**Given problem**:
Search the entries for the word "with" and pull out each line that has it.

**Exercise inputs**:
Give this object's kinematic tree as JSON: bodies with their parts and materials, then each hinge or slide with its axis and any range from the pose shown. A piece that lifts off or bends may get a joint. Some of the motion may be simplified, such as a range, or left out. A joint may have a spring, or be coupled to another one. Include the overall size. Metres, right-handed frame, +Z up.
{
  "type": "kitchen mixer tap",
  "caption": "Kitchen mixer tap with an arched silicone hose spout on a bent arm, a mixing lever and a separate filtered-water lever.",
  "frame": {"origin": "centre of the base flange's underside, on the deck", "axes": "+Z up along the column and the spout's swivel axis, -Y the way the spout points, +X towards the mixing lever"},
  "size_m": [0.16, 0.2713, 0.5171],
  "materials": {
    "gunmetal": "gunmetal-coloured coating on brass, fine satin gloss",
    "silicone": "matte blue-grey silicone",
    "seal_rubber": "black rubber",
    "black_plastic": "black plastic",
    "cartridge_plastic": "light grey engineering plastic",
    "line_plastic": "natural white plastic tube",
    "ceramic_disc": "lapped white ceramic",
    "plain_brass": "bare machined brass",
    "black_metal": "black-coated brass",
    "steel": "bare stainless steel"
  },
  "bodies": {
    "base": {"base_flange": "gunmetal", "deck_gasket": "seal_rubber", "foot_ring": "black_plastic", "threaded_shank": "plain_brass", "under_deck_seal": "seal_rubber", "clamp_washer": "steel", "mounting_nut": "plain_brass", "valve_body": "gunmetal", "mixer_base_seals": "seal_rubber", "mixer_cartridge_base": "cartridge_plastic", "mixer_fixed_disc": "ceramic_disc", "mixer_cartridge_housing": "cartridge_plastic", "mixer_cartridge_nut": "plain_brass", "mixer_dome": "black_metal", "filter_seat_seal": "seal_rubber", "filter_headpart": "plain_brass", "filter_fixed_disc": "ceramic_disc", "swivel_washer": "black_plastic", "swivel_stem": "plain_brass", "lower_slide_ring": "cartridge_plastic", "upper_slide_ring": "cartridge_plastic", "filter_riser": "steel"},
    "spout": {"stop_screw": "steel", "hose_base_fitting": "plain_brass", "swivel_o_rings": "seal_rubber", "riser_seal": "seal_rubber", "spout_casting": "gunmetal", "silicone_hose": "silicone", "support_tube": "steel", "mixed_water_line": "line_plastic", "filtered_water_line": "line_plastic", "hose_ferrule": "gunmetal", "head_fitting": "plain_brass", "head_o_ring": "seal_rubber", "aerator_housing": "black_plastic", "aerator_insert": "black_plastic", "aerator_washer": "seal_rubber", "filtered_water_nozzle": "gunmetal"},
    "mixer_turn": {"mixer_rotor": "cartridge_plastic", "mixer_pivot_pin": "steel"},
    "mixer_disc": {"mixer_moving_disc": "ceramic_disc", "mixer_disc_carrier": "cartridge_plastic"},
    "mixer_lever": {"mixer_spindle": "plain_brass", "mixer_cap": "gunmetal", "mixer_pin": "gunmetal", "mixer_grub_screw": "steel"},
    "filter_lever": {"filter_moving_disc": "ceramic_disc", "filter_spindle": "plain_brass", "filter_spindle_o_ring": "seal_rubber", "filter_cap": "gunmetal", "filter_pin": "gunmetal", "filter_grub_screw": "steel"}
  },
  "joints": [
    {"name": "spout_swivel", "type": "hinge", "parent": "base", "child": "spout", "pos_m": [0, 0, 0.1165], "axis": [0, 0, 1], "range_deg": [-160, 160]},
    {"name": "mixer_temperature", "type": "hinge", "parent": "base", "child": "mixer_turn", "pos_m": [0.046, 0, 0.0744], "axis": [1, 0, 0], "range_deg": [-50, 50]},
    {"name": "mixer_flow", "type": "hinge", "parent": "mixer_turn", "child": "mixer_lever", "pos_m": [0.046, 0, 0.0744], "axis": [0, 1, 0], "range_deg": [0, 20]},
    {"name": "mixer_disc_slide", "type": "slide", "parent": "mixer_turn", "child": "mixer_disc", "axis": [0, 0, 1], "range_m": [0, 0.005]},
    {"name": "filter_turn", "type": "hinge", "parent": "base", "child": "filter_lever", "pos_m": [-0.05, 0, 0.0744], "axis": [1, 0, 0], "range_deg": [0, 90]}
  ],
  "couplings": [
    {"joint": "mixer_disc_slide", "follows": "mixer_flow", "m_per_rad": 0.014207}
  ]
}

* * *

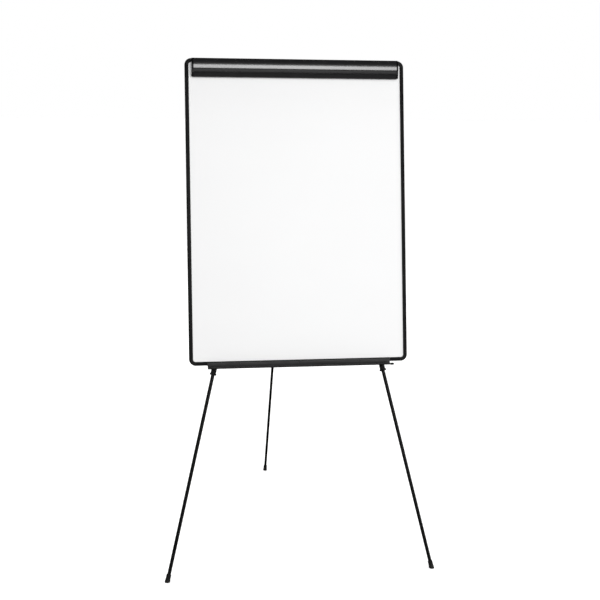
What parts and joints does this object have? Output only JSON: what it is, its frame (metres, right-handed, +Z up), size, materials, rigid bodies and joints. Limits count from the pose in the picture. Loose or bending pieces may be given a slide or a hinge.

**Exercise solution**:
Give this object's kinematic tree as JSON: bodies with their parts and materials, then each hinge or slide with its axis and any range from the pose shown. A piece that lifts off or bends may get a joint. Some of the motion may be simplified, such as a range, or left out. A joint may have a spring, or be coupled to another one. Include the overall size. Metres, right-handed frame, +Z up.
  "caption": "Kitchen mixer tap with an arched silicone hose spout on a bent arm, a mixing lever and a separate filtered-water lever.",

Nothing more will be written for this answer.